Questionné pour savoir si le Livre blanc, attendu désormais pour début mars, tiendra compte de l'intervention au Mali, Jean-Yves Le Drian est très clair. "Sûrement. Mais le Livre blanc ne doit pas tenir compte que du Mali. Il doit aussi prendre en compte la situation financière du pays. Mais en terme tactique, le Mali fera partie des éléments de réflexion". Il s'est dit "extrêmement et heureusement surpris par la réactivité de l'armée de terre. En terme de vélo, qui est une de mes passions, je dirais que je trouve l'armée de terre très affûtée. Elle a vraiment mené ça très vite, en trois semaines avec une gestion intelligente de la situation. En amenant plus de monde et de matériel qu'en Afghanistan".

Sur la poursuite de l'opération Serval, le ministre estime qu'il n'y aura pas plus de 4.000 hommes au Mali. "C'est un plafond, d'ailleurs les premiers éléments, notamment ceux venus d'Abidjan, commencent à être relevés (notamment le 1er RHP et le 3e RPIMa). On ne peut que redescendre, par sifflets, par couches successives en passant le relais aux forces maliennes et africaines".

Sur un retrait, Jean-Yves Le Drian est prudent : "c'est toujours très difficile. Nous n'avons pas de réponse dans le temps. Ce que nous savons, c'est que nous avons deux engagements : rétablir l'intégrité du Mali en appui des forces maliennes et africaines et assurer sa souveraineté, le retour de la démocratie. A nous de mettre les forces africaines en situation. Mais ça n'empêche pas éventuellement de retirer des troupes de temps en temps".
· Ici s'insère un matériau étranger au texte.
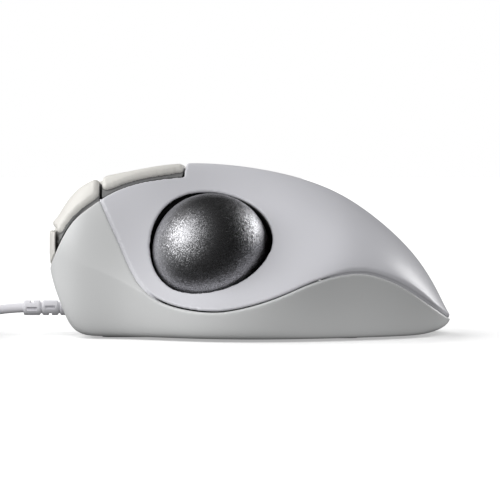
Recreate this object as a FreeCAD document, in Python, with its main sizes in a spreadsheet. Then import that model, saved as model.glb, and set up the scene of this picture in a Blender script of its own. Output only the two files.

Mais pour le ministre, "il serait souhaitable que la MISMA passe sous mandat de l'ONU. Nous ne serions plus alors sous l'article 51 de la charte et il faudrait une nouvelle résolution globale. Je constate que Joe Biden, le vice-président américain de visite à Paris, soutient cette proposition française. Cette mission deviendrait alors une opération de maintien de la paix. Il faudrait donc en redéfinir le cadre. Et la France le souhaite..."

Le Mali, un sujet préparé ?

"Ma première mission était de sortir d'Afghanistan le mieux possible, ce qui a été réalisé. Mais je me suis rendu compte très, très vite de l'importance de la question malienne. Par nos services secrets et différents rapports. Il fallait agir. Ma prise de conscience sur ce sujet s'est faite pendant l'été", a-t-il expliqué à "La Voix du Nord".

Comment le ministre vit-il cette opération ? "Sous tension, c'est vrai. Je ne dirais pas en permanence puisque je dors. Mais il y a toujours des choix à faire, souvent en urgence. En même temps, il faut garder son calme. Rien ne serait pire que l'énervement. Je m'énerve rarement. Mais ça peut être spectaculaire même si je le fais en petit comité".